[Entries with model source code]
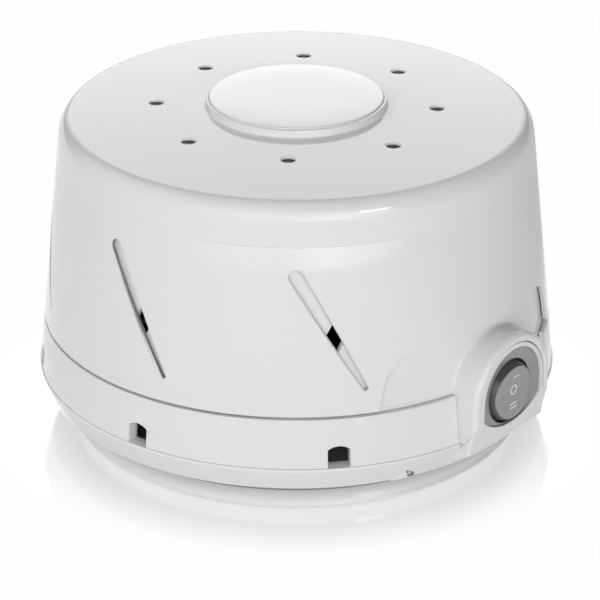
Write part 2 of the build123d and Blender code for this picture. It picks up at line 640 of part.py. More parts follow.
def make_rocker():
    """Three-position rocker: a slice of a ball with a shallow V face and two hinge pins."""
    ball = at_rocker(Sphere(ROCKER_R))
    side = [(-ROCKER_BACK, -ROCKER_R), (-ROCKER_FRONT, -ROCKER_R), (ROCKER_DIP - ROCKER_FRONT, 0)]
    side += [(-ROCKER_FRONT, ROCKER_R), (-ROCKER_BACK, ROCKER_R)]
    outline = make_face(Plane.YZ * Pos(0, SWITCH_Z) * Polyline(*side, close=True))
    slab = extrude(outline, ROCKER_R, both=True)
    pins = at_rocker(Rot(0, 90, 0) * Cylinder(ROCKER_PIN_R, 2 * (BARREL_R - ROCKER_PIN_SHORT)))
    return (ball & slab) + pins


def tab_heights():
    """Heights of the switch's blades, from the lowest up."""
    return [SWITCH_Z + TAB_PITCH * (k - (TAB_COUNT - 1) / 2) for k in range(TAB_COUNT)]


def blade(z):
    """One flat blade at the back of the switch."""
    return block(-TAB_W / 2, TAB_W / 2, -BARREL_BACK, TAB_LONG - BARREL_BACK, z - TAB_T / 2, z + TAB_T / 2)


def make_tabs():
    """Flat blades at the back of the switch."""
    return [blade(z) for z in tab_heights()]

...

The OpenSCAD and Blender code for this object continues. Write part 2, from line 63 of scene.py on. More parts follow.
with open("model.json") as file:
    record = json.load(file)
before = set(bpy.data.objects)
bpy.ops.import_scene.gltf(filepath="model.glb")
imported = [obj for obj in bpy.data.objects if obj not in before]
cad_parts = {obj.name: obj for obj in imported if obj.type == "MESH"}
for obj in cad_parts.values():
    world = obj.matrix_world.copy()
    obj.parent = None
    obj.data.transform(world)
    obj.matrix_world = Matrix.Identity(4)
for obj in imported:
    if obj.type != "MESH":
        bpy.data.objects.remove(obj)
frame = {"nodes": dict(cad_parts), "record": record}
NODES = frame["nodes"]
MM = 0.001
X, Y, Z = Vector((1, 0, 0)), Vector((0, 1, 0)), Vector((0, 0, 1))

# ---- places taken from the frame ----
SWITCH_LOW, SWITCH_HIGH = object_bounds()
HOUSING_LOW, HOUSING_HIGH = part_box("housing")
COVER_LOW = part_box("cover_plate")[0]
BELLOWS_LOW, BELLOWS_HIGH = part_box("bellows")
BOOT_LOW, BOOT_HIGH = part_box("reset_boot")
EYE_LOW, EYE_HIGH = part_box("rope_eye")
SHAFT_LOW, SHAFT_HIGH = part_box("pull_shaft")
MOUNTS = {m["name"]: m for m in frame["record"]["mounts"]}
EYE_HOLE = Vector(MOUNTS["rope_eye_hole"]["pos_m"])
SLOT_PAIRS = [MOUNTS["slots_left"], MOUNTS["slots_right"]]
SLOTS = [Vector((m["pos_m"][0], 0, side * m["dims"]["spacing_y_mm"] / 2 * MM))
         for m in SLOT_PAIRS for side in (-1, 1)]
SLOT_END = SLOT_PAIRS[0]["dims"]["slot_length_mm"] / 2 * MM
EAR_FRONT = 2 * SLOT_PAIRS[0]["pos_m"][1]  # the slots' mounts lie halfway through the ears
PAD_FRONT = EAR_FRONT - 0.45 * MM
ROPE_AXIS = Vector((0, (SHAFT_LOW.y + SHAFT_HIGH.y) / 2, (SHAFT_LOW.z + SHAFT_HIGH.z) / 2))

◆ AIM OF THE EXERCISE
Where a line above contains the word "Write", copy that line.

◆ SOLUTION FOR THIS EXERCISE
Write part 2 of the build123d and Blender code for this picture. It picks up at line 640 of part.py. More parts follow.
The OpenSCAD and Blender code for this object continues. Write part 2, from line 63 of scene.py on. More parts follow.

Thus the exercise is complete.